Mr. Hayek, you have your boutiques, but you don’t have your customer service yet. I propose you put some real watchmakers who are passionate about the art in your boutiques, or choose retailers who have passionate watchmakers who can speak intelligently about your product. It is a miracle we can sell these watches at all. There can only be 2 kinds of buyers: those with so much money they must have the latest, greatest, and most limited timepieces, and those who have done enough research on the Internet that they need not rely upon the sales people to answer their questions.

My next boutique experience was in a Rolex boutique, sponsored but not owned by the brand. The sales person there knew which models were new from Basel this year but unfortunately couldn’t tell me what calibers were to be used in the new Cellini models although she did know they were going to be automatic. A google search reveals multiple confirmations that they will be built on the 31xx architecture and so are only partially “new.”

My best service experience of the day: In an independently owned retail shop with a multitude of brands from many different companies where the sales people genuinely seemed passionate about watches and not only knew about the product but volunteered to tell me all about it even after I had disclosed that I wouldn’t be purchasing anything today.

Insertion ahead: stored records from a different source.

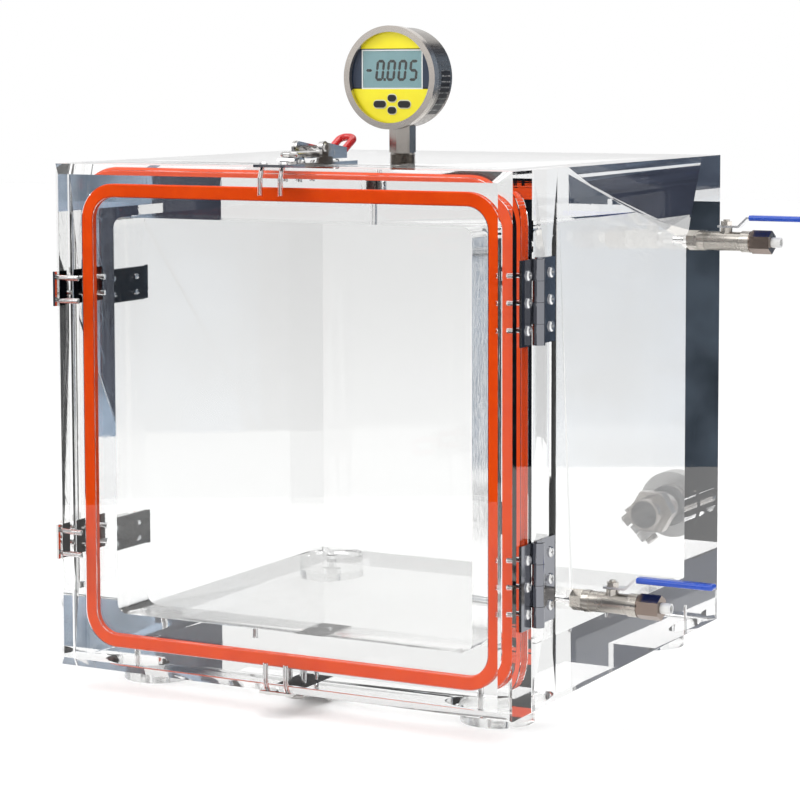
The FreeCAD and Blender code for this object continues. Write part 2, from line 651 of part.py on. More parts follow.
def latch_catch():
    """The hooked plate on the door's edge. The drawbar passes over its low nose."""
    thick = size("sheet_thick")
    start = -size("catch_start")
    end = -size("catch_end")
    nose = size("catch_nose")
    lip = 1.7
    points = [V(start, 0, 0), V(end, 0, 0), V(end, 0, nose - 0.8), V(end - 0.8, 0, nose),
              V(end - 5, 0, nose), V(end - 5.6, 0, nose - lip), V(end - thick, 0, nose - lip),
              V(end - thick, 0, thick), V(start, 0, thick)]
    edges = [Part.LineSegment(a, b).toShape() for a, b in zip(points, points[1:] + points[:1])]
    half = size("base_width") / 2
    side_view = Part.Face(Part.Wire(edges))
    side_view.translate(V(0, -half, 0))
    plate = feature("catch_blank", side_view.extrude(V(0, 2 * half, 0)))
    trims = []
    for side in (-1, 1):
        trim_y = "7" if side > 0 else "-base_width"
        trims.append(box("catch_trim_%d" % (side + 1), "9", "base_width - 7", "8", "-12", trim_y,
                         "sheet_thick"))
    holes = [cylinder("catch_hole_%d" % count, "screw_radius + drill_clear", "6", x, y, "-2")
             for count, (x, y) in enumerate(catch_screw_spots())]
    return cut("latch_catch", plate, *trims, *holes)


def latches():
    base_screws = []
    master = screw("base_screw", "screw_radius", "base_screw_depth", "head_radius", "head_height")
    for count, (x, y) in enumerate(base_screw_spots()):
        base_screws.append(copy_of(master, "base_screw_%d" % count, x, y, "sheet_thick"))
    catch_screws = []
    master = screw("catch_screw", "screw_radius", "catch_screw_depth", "head_radius", "head_height")
    for count, (x, y) in enumerate(catch_screw_spots()):
        catch_screws.append(copy_of(master, "catch_screw_%d" % count, x, y, "sheet_thick"))
    shared = {
        "latch_bases": latch_base(),
        "latch_rivets": latch_rivets(),
        "latch_base_screws": group("base_screw_set", base_screws),
        "latch_catches": latch_catch(),
        "latch_catch_screws": group("catch_screw_set", catch_screws),
    }
    nodes = {}
    for node, master in shared.items():
        nodes[node] = group(node, at_latches(master, node))
    drawbar = latch_drawbar()
    high = (latch_lever("lever_high", "grip_tilt"), latch_grip("grip_high", "grip_tilt"))
    low = (latch_lever("lever_low", "low_grip_tilt"), latch_grip("grip_low", "low_grip_tilt"))
    for key, spot in LATCHES.items():
        lever, grip = low if key == "bottom" else high
        for kind, master in (("lever", lever), ("grip", grip), ("drawbar", drawbar)):
            node = "latch_%s_%s" % (kind, key)
            nodes[node] = copy_of(master, node, *spot)
    return nodes


# ---- ball valves ---------------------------------------------------------------------------

VALVE_END = "wall_nut + valve_body"


def valve_body_master():
    """Threaded tail, neck, body and stem boss in one, with the bore and the ball's seat."""
    tail = cylinder("valve_tail", "valve_thread", "valve_socket + wall_nut + 2", "-valve_socket",
                    turn=TO_X)
    barrel = cylinder("valve_barrel", "valve_radius", "valve_body", "wall_nut", turn=TO_X)
    collar = cylinder("valve_collar", "valve_radius + 0.9", "7", "wall_nut + valve_body - 7",
                      turn=TO_X)
    shoulder = cylinder("valve_shoulder", "valve_radius + 0.6", "4.5", "wall_nut + 1.5", turn=TO_X)
    outlet = cylinder("valve_outlet", "valve_thread", "9", VALVE_END + " - 1", turn=TO_X)
    boss = cylinder("valve_boss", "4.6", "boss_top", "stem_x")
    solid = fuse("valve_solid", tail, barrel, collar, shoulder, outlet, boss)
    way = cylinder("valve_way", "valve_bore", "valve_socket + wall_nut + valve_body + 12",
                   "-valve_socket - 1", turn=TO_X)
    seat = doc.addObject("Part::Sphere", "valve_seat")
    bind(seat, Radius="ball_radius + 0.1")
    place(seat, "stem_x")
    gland = cylinder("valve_gland", "stem_radius + 0.06", "boss_top + 2", "stem_x")
    return cut("valve_body_blank", solid, way, seat, gland)


def valve_stem_master():
    """The bored ball with its stem, and the nut that holds the lever down."""
    ball = doc.addObject("Part::Sphere", "valve_ball")
    bind(ball, Radius="ball_radius")
    place(ball, "stem_x")
    shaft = cylinder("valve_shaft", "stem_radius", "boss_top + 6.4", "stem_x")
    way = cylinder("ball_way", "valve_bore - 0.2", "4*ball_radius", "stem_x - 2*ball_radius",
                   turn=TO_X)
    stem = cut("ball_and_stem", fuse("ball_solid", ball, shaft), way)
    nut_blank = hexagon("stem_nut_blank", "8", "3.2", "stem_x", "0", "boss_top + strip_thick + 0.15")
    nut_bore = cylinder("stem_nut_bore", "stem_radius", "6", "stem_x", "0", "boss_top")
    nut = cut("stem_nut", nut_blank, nut_bore)
    return group("valve_stem_set", [stem, nut])


def strip(points, thick, half_width):
    """A flat bar of even thickness whose middle line, seen from the side, is the points."""
    upper = []
    lower = []
    for count, point in enumerate(points):
        before = points[max(count - 1, 0)]
        after = points[min(count + 1, len(points) - 1)]
        into = (point - before).normalize() if count else (after - point).normalize()
        out = (after - point).normalize() if count < len(points) - 1 else into
        normal = V(-into.z - out.z, 0, into.x + out.x).normalize()
        reach = thick / 2 / normal.dot(V(-into.z, 0, into.x))
        upper.append(point + normal * reach)
        lower.append(point - normal * reach)
    corners = upper + lower[::-1]
    edges = [Part.LineSegment(a, b).toShape() for a, b in zip(corners, corners[1:] + corners[:1])]
    side_view = Part.Face(Part.Wire(edges))
    side_view.translate(V(0, -half_width, 0))
    return side_view.extrude(V(0, 2 * half_width, 0))


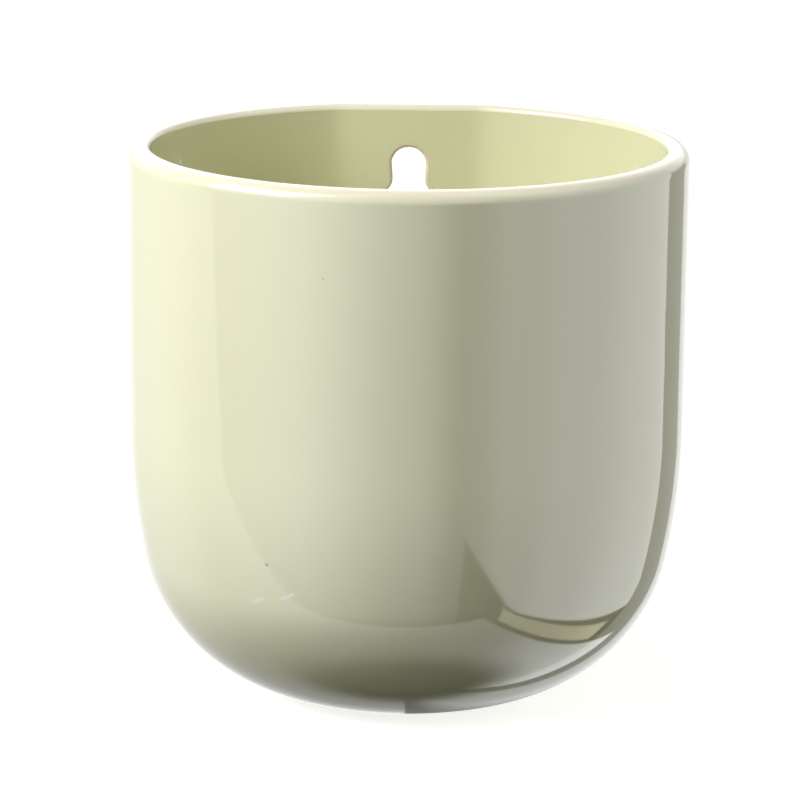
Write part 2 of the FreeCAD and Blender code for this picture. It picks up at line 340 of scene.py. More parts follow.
    def raise_skin(self, rings: list[Ring]) -> bpy.types.Object:
        """Draw the skin ring by ring, each extruded from the one before it and sized.

        Args:
            rings: the rings in order.

        Returns:
            The closed skin, still a plain oval behind.
        """
        deselect_all()
        first = rings[0]
        middle = (0, self.centre_y, first.height)
        bpy.ops.mesh.primitive_circle_add(
            vertices=self.columns, radius=first.half_width, location=middle
        )
        skin = bpy.context.object
        edit_all(skin, "EDGE")
        squeeze = (1, first.half_depth / first.half_width, 1)
        bpy.ops.transform.resize(value=squeeze, center_override=middle)
        bpy.ops.mesh.edge_face_add()
        for before, after in pairwise(rings):
            rise = (0, 0, after.height - before.height)
            grow = (after.half_width / before.half_width, after.half_depth / before.half_depth, 1)
            bpy.ops.mesh.extrude_edges_move(TRANSFORM_OT_translate={"value": rise})
            bpy.ops.transform.resize(value=grow, center_override=(0, self.centre_y, after.height))
        bpy.ops.mesh.edge_face_add()
        bpy.ops.object.mode_set(mode="OBJECT")
        settle(skin)
        return skin

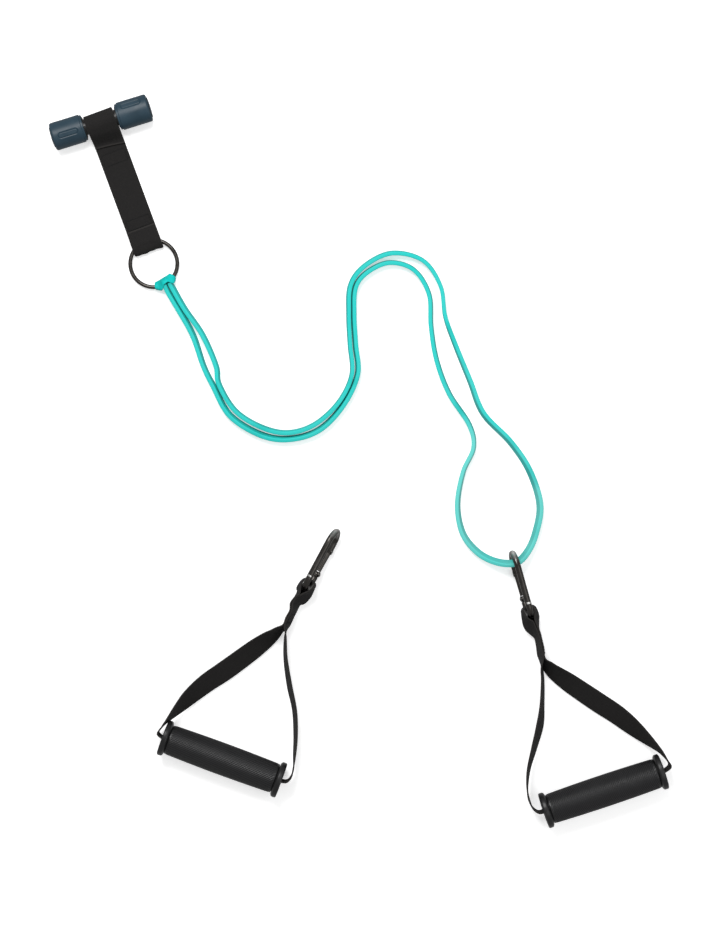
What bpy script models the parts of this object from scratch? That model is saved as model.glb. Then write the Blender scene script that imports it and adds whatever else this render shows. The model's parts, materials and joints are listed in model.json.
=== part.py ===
"""Resistance band set: a looped latex band, a door anchor on a ring, and two clip-on handles.

Metres, +Z up. The set lies flat on the floor plane z = 0, with the bounding box centre of its
hard goods over the origin. +Y points along the longest side of the layout.
"""
import math

import bmesh
import bpy
from mathutils import Matrix, Vector

MM = 0.001
GAP = 0.3 * MM                    # clearance between pieces that touch
TURN_STEPS = 32                   # facets around a turned piece

# band: one closed latex loop, standing on its edge
BAND_WIDTH = 10 * MM
BAND_THICKNESS = 4 * MM
BAND_STATIONS = 38                # stretches in each strand
# hitch: the end of the band doubled round the ring
HITCH_ARC = (-86, -28)            # degrees round the ring
HITCH_WIDTH = 9 * MM
# ring
RING_CENTRE = Vector((-0.2048, 0.2005, 0.0046))
RING_RADIUS = 23.5 * MM           # to the middle of the wire
RING_WIRE = 2 * MM                # wire radius
# door anchor
ANCHOR_ANGLE = 20.3               # degrees, strap direction from the ring, against +Y
AXLE_SKEW = -3.0                  # degrees, the bar sits slightly askew in the strap
AXLE_DISTANCE = 149 * MM          # ring centre to bar axis
ROLLER_RADIUS = 14 * MM
ROLLER_INNER = 20 * MM            # roller ends, measured from the middle of the bar
ROLLER_OUTER = 49.2 * MM
CAP_OUTER = 50.0 * MM
CAP_RADIUS = 10 * MM
AXLE_RADIUS = 3 * MM
CORE_RADIUS = 8.2 * MM
ANCHOR_LOOP_RADIUS = 9.4 * MM     # inside of the strap's loop round the core
ANCHOR_WIDTH = 30 * MM
ANCHOR_PLY = 1.5 * MM             # one layer of webbing
# handles
WEBBING_WIDTH = 22 * MM
WEBBING_PLY = 1.5 * MM
GRIP_HALF = 63 * MM
GRIP_BORE = 11.7 * MM
CORE_TUBE_RADIUS = 13 * MM
SLEEVE_RADIUS = 15.1 * MM
FLANGE_RADIUS = 18 * MM
FLANGE_LENGTH = 6.5 * MM
# snap hooks, standing on edge; local x across, y from the strap end to the tip, z up
HOOK_LENGTH = 70 * MM
HOOK_WIRE = 3.1 * MM              # wire radius
HOOK_SPINE = 13.5 * MM            # spine height over the middle of the hook
HOOK_EYE_RADIUS = 11 * MM         # strap end bend
GATE_PIVOT = (20 * MM, -10 * MM)
LATCH = (46.8 * MM, -13.4 * MM)   # cross pin at the free end of the gate
GATE_RADIUS = 2.5 * MM
SPRING_START = 4.2 * MM           # coil inside the gate, measured from its pivot
SPRING_END = 13 * MM
STRAP_STATIONS = 97

# looks: colour, roughness, metallic
LATEX = ((0.02, 0.53, 0.51), 0.42, 0.0)
WEBBING = ((0.016, 0.016, 0.018), 0.85, 0.0)
THREAD = ((0.03, 0.03, 0.034), 0.7, 0.0)
BLACK_METAL = ((0.03, 0.03, 0.03), 0.35, 0.9)
STEEL = ((0.62, 0.62, 0.6), 0.3, 1.0)
SLATE = ((0.075, 0.11, 0.17), 0.5, 0.0)
BLACK_PLASTIC = ((0.02, 0.02, 0.022), 0.45, 0.0)
RUBBER = ((0.018, 0.018, 0.02), 0.7, 0.0)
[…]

Has the experience changed. I don’t think so. It seems highly unlikely that the boutiques will provide any better experience for the consumer than the independent retailer did. Oh, and as for discounts . . . I was in no position to buy but I have heard many individuals tell me that you can get a discount at the boutiques. Sorry, Mr. Hayek, I hope the boutiques are generating a better profit because they haven’t delivered on your promises.